▶ Task details
Quote every line below exactly as it reads.

--- --- ---

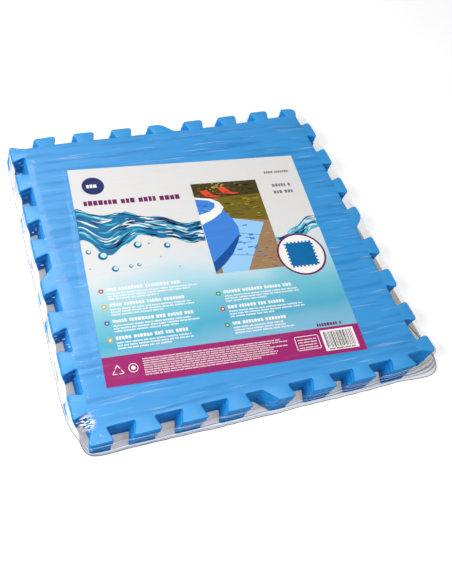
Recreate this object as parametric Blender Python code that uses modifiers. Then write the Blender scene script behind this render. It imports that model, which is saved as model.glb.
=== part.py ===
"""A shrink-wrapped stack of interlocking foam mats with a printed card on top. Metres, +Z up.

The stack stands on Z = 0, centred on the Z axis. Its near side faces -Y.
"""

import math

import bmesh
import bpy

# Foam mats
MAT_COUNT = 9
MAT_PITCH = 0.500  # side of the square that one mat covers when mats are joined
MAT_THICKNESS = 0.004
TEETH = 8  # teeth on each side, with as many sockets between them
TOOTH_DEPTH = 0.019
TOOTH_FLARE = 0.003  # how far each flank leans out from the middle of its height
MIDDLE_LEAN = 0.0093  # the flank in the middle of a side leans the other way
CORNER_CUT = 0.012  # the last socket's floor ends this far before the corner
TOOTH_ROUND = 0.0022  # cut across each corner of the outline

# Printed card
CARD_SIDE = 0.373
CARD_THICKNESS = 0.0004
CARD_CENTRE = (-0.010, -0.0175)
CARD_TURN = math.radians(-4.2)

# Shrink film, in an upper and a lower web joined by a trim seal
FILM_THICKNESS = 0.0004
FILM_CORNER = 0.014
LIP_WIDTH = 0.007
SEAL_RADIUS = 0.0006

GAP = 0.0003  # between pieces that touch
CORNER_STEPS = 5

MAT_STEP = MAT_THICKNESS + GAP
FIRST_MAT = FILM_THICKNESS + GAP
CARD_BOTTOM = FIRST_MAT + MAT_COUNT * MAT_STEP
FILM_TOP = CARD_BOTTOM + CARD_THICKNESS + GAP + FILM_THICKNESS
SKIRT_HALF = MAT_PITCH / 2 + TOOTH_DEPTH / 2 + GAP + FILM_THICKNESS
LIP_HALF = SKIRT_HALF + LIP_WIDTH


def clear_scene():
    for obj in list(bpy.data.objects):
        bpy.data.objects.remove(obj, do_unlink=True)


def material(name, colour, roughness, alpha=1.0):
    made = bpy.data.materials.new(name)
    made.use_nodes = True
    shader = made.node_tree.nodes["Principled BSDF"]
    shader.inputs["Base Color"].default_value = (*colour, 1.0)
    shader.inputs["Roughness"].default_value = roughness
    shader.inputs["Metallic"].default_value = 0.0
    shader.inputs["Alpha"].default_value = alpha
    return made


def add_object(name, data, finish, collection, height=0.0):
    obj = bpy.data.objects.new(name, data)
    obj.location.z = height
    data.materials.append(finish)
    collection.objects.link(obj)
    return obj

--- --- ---

▶ Answer to the exercise
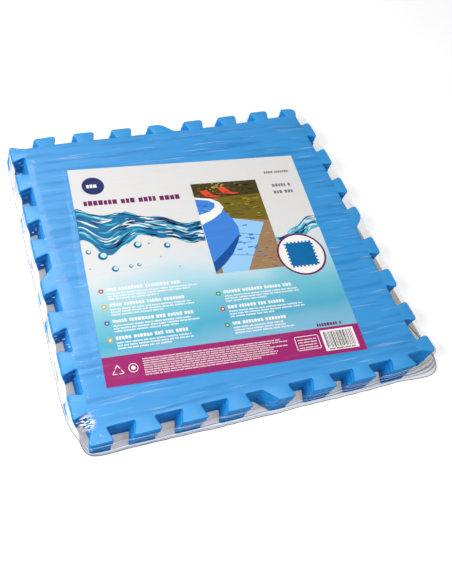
Recreate this object as parametric Blender Python code that uses modifiers. Then write the Blender scene script behind this render. It imports that model, which is saved as model.glb.
=== part.py ===
"""A shrink-wrapped stack of interlocking foam mats with a printed card on top. Metres, +Z up.

The stack stands on Z = 0, centred on the Z axis. Its near side faces -Y.
"""

import math

import bmesh
import bpy

# Foam mats
MAT_COUNT = 9
MAT_PITCH = 0.500  # side of the square that one mat covers when mats are joined
MAT_THICKNESS = 0.004
TEETH = 8  # teeth on each side, with as many sockets between them
TOOTH_DEPTH = 0.019
TOOTH_FLARE = 0.003  # how far each flank leans out from the middle of its height
MIDDLE_LEAN = 0.0093  # the flank in the middle of a side leans the other way
CORNER_CUT = 0.012  # the last socket's floor ends this far before the corner
TOOTH_ROUND = 0.0022  # cut across each corner of the outline

# Printed card
CARD_SIDE = 0.373
CARD_THICKNESS = 0.0004
CARD_CENTRE = (-0.010, -0.0175)
CARD_TURN = math.radians(-4.2)

# Shrink film, in an upper and a lower web joined by a trim seal
FILM_THICKNESS = 0.0004
FILM_CORNER = 0.014
LIP_WIDTH = 0.007
SEAL_RADIUS = 0.0006

GAP = 0.0003  # between pieces that touch
CORNER_STEPS = 5

MAT_STEP = MAT_THICKNESS + GAP
FIRST_MAT = FILM_THICKNESS + GAP
CARD_BOTTOM = FIRST_MAT + MAT_COUNT * MAT_STEP
FILM_TOP = CARD_BOTTOM + CARD_THICKNESS + GAP + FILM_THICKNESS
SKIRT_HALF = MAT_PITCH / 2 + TOOTH_DEPTH / 2 + GAP + FILM_THICKNESS
LIP_HALF = SKIRT_HALF + LIP_WIDTH


def clear_scene():
    for obj in list(bpy.data.objects):
        bpy.data.objects.remove(obj, do_unlink=True)


def material(name, colour, roughness, alpha=1.0):
    made = bpy.data.materials.new(name)
    made.use_nodes = True
    shader = made.node_tree.nodes["Principled BSDF"]
    shader.inputs["Base Color"].default_value = (*colour, 1.0)
    shader.inputs["Roughness"].default_value = roughness
    shader.inputs["Metallic"].default_value = 0.0
    shader.inputs["Alpha"].default_value = alpha
    return made


def add_object(name, data, finish, collection, height=0.0):
    obj = bpy.data.objects.new(name, data)
    obj.location.z = height
    data.materials.append(finish)
    collection.objects.link(obj)
    return obj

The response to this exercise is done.